Ma questo stesso approccio così ambizioso, così forte, supportato poi da immagini meravigliose, viene celebrato appena il film esce dai nostri confini. Anche in Inghilterra, ad esempio, ha ottenuto un successo clamoroso di pubblico e di critica. E allora, nel giorno del trionfo a parer mio meritatissimo, se una giornalista punta il dito proprio sulle critiche di casa nostra, un bel vaffa fuori onda, secondo me, è quanto di più sano e genuino poteva scappare da quella bocca, ma insisto: si capisce perfettamente che il malandrino pensava di non esser sentito. Quanto al bisogno di farsi notare di Grillo, il nostro, a chi gli chiese se gli piacesse Grillo, rispose così:  " Devo essere sincero, no.
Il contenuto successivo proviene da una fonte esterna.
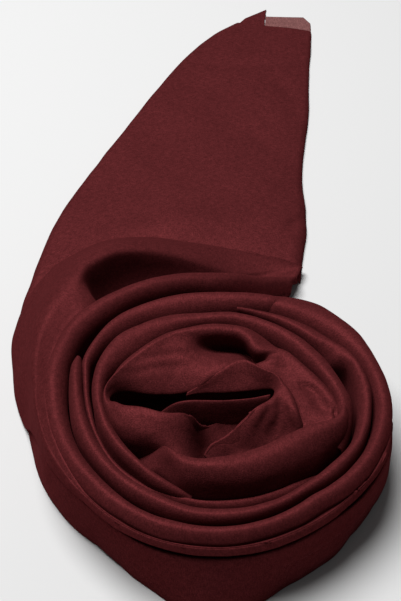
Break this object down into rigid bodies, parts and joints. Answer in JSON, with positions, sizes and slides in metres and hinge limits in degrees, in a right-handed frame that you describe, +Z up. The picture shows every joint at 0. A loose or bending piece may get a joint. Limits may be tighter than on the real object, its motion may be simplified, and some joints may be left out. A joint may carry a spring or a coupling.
{
  "type": "folded square satin scarf",
  "caption": "Square satin scarf folded corner to corner into a band and wound flat into a rosette, with its end left as a tail.",
  "frame": {"origin": "on the surface that the scarf lies on, under the middle of the rosette", "axes": "+Z up, +Y from the rosette along the flat tail, +X to the right as seen from the front"},
  "size_m": [0.1885, 0.4456, 0.0583],
  "materials": {
    "satin": "soft satin weave with a slight nap",
    "sheer_layer": "one layer of thin satin, slightly see-through"
  },
  "bodies": {
    "root": {"outer_turn": "satin", "inner_wrap": "satin", "middle_turn": "satin", "inner_turn": "satin", "collar": "satin", "hem_ledge": "satin", "skirt": "satin", "upper_petal": "satin", "inner_petal": "satin", "right_fold": "satin", "left_petal": "satin", "right_flap": "satin", "front_roll": "satin", "tail": "satin", "tail_corner": "sheer_layer", "tail_point": "satin"}
  },
  "joints": []
}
Mi sembra che riproponga un'immagine di leaderismo che è molto vecchia, passa per Rienzi (tiranno wagneriano, ndr),  per Masaniello, arriva a Berlusconi e adesso diventa lui, c'è molta protesta che è anche vera ma molto poca proposta. Il palcoscenico mi ha insegnato una moralità, ad esempio il camminare insieme e lo stare ad ascoltare chi ha più esperienza di te, a fare tesoro del passato a non gettare tutto in un cestino, mi ha insegnato anche a non distruggere soltanto. Mi rendo conto che mi faccio dei nemici ma me li faccio volentieri, ma insomma che le devo dire? Grillo non mi piace".
Sicchè, caro Ivan D., io non me la prenderei troppo, anzi ci farei una bella risata e speriamo vinca pure l'Oscar!